_What needs to be done:_ Work out how many lines in the listing below include the word "this"; answer with the number alone.

[Dataset excerpt]
^^^^^^^^^^^^^^^^

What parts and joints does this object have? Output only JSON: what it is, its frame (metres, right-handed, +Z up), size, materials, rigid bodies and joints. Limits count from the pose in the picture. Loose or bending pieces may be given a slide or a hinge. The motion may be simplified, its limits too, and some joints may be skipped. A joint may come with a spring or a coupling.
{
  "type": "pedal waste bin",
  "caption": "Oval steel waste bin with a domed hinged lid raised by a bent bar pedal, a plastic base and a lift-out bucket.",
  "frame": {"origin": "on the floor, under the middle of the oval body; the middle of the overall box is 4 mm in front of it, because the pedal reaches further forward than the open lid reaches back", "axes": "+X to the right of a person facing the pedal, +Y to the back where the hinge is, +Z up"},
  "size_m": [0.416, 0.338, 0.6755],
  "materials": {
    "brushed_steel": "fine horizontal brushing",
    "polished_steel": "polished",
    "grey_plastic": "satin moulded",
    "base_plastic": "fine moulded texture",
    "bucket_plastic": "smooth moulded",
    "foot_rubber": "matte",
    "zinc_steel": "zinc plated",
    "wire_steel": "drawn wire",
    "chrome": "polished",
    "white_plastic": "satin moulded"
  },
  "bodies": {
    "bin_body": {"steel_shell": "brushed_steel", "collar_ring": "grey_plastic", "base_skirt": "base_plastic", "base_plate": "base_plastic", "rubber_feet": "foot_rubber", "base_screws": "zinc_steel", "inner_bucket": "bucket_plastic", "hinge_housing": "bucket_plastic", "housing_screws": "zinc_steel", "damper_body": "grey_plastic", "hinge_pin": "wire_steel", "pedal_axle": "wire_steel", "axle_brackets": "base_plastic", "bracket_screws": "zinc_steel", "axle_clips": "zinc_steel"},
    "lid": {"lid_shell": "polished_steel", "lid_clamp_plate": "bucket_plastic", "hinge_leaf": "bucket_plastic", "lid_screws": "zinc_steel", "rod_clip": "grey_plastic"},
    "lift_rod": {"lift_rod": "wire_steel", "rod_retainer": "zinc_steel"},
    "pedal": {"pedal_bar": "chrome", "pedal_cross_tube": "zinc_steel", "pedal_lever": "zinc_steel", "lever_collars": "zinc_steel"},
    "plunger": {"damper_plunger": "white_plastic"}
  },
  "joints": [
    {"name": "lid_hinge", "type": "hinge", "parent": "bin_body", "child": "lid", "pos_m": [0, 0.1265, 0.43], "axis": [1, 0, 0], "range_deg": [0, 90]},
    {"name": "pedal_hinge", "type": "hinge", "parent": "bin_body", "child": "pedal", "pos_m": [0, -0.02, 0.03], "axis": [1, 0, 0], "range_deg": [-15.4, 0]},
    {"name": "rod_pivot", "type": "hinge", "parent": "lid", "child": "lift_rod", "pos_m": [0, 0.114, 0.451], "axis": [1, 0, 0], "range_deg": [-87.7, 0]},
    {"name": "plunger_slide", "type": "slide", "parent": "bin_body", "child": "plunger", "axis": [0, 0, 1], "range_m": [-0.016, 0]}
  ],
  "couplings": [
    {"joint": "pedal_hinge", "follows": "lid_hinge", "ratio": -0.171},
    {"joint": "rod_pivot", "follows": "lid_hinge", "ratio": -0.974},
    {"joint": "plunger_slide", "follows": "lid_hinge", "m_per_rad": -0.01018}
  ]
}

^^^^^^^^^^^^^^^^

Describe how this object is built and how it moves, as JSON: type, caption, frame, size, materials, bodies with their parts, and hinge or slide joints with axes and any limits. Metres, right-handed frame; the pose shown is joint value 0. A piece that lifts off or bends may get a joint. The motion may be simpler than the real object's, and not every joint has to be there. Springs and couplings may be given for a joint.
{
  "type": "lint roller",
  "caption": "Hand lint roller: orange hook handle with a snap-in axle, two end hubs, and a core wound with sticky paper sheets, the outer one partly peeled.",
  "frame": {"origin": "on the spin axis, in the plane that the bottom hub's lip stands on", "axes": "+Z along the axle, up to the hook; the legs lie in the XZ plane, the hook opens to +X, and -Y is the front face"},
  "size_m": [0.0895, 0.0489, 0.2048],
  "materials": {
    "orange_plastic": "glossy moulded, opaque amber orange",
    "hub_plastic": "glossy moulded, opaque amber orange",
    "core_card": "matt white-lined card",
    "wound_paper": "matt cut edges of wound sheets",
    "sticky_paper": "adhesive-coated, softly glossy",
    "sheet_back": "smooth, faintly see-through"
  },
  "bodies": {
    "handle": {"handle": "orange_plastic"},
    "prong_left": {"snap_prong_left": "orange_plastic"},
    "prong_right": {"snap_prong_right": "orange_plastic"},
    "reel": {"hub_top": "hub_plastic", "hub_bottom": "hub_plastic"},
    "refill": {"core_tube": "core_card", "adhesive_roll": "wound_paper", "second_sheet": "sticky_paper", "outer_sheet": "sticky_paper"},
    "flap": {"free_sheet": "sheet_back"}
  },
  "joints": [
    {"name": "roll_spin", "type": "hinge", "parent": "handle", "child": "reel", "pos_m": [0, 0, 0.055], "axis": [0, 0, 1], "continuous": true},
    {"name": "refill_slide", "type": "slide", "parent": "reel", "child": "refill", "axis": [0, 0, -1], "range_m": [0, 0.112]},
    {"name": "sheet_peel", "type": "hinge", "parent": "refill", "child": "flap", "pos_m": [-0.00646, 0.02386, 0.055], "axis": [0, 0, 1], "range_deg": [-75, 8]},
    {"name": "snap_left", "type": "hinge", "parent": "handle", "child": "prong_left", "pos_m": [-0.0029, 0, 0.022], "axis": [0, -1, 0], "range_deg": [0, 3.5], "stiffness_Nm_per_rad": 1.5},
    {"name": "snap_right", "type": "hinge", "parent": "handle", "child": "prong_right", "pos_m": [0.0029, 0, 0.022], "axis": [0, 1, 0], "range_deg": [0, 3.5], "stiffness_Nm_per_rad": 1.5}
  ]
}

^^^^^^^^^^^^^^^^

_Complete response:_ 2